My right hon. Friend is right on that. Councils cannot change their council tax base overnight. If their properties are predominantly in bands A and B, that is the council tax base for that local area. Governments of all political persuasions over the years have always recognised that not every council has the same baseline and the same ability to bring in enough money for basic, decent statutory public services, which is why we had the rate support grant in the 1980s and the revenue support grant from the 1990s onwards. Those things were in recognition of the need for a redistribution of funding to areas that cannot generate enough funding from council tax and business rates alone.
Steve Double (St Austell and Newquay) (Con)
May I gently say to the hon. Gentleman that not all deprivation is found in urban areas, and that places such as Cornwall, which have had a raw deal on central Government funding because of the formula put in place by the Labour party, have for decades received lower levels of funding, despite being some of the poorest parts of England? It is this Government, with the fair funding review, who are going to put that right.

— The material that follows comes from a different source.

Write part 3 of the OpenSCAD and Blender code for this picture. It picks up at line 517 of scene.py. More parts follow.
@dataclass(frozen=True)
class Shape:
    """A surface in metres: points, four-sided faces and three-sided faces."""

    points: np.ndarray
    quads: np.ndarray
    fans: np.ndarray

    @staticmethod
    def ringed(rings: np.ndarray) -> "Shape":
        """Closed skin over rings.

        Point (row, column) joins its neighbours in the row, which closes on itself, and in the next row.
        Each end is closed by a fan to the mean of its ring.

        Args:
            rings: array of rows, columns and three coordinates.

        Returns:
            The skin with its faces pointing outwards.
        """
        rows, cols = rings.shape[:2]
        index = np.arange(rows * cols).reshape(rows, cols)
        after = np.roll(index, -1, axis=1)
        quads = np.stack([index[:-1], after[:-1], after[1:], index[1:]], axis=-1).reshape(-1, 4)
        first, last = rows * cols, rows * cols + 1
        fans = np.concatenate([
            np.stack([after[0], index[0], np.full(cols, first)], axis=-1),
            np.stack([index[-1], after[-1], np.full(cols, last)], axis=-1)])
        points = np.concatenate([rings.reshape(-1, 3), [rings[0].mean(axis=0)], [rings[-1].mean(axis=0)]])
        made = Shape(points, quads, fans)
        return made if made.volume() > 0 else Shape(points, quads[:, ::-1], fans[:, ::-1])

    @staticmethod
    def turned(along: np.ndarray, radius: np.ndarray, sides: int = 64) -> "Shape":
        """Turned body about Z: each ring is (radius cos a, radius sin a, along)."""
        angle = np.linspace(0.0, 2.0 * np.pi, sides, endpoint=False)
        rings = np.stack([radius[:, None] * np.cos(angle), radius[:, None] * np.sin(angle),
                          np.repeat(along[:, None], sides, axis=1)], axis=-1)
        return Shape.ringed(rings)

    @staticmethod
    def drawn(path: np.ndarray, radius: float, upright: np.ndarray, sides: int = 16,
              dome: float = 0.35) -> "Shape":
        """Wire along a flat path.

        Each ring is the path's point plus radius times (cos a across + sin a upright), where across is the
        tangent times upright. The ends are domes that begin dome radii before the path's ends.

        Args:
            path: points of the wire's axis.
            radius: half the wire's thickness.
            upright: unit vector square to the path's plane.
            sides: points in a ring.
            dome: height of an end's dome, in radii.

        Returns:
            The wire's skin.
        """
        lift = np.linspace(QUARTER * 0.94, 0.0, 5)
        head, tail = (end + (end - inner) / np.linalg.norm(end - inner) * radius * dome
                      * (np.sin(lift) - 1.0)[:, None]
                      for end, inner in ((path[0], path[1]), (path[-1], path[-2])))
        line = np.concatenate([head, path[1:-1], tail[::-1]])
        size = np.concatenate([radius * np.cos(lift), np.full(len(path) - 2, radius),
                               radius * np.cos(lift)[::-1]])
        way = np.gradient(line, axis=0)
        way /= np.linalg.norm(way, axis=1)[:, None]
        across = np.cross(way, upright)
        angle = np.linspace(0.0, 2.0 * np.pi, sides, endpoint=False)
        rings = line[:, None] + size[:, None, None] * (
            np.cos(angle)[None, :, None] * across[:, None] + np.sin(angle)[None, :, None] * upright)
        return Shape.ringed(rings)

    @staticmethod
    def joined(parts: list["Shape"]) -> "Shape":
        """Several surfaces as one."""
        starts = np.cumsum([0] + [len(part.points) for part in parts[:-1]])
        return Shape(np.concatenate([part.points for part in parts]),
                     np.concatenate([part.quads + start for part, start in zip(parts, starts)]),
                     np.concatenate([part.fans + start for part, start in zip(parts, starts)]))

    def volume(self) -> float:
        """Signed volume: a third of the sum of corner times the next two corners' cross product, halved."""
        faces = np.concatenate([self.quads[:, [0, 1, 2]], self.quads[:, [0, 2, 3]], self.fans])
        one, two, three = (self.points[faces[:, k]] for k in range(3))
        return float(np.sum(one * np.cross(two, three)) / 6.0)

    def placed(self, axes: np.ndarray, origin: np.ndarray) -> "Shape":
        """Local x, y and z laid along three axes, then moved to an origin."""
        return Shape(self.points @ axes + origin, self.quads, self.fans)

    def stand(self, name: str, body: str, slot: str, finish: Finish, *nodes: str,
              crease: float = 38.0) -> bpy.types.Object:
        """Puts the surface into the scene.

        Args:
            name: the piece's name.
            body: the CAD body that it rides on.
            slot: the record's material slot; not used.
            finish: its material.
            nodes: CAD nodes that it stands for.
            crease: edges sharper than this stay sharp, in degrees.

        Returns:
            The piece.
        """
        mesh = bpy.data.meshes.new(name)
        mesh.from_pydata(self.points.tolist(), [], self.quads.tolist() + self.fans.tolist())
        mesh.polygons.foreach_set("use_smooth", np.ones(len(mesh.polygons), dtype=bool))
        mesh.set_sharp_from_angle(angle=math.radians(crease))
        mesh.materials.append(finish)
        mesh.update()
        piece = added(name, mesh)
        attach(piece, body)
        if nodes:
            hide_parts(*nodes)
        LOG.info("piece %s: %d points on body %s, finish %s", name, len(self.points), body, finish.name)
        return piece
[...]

I suspect that the hon. Gentleman does not understand the fair funding review. I have never said that deprivation exists only in urban areas. Deprivation is a fundamental part of the formula that exists now, so if there is deprivation in his constituency—and it is more likely that there is—his council will get an element of formula attributed to that deprivation. But to take money from some of the poorest communities in the country in order to give it to the richest communities in the country, which have the ability to raise sufficient locally, is not one nation—it is reverse redistribution, and it is penalising the poorest councils and the poorest communities. He should reflect on what he has said.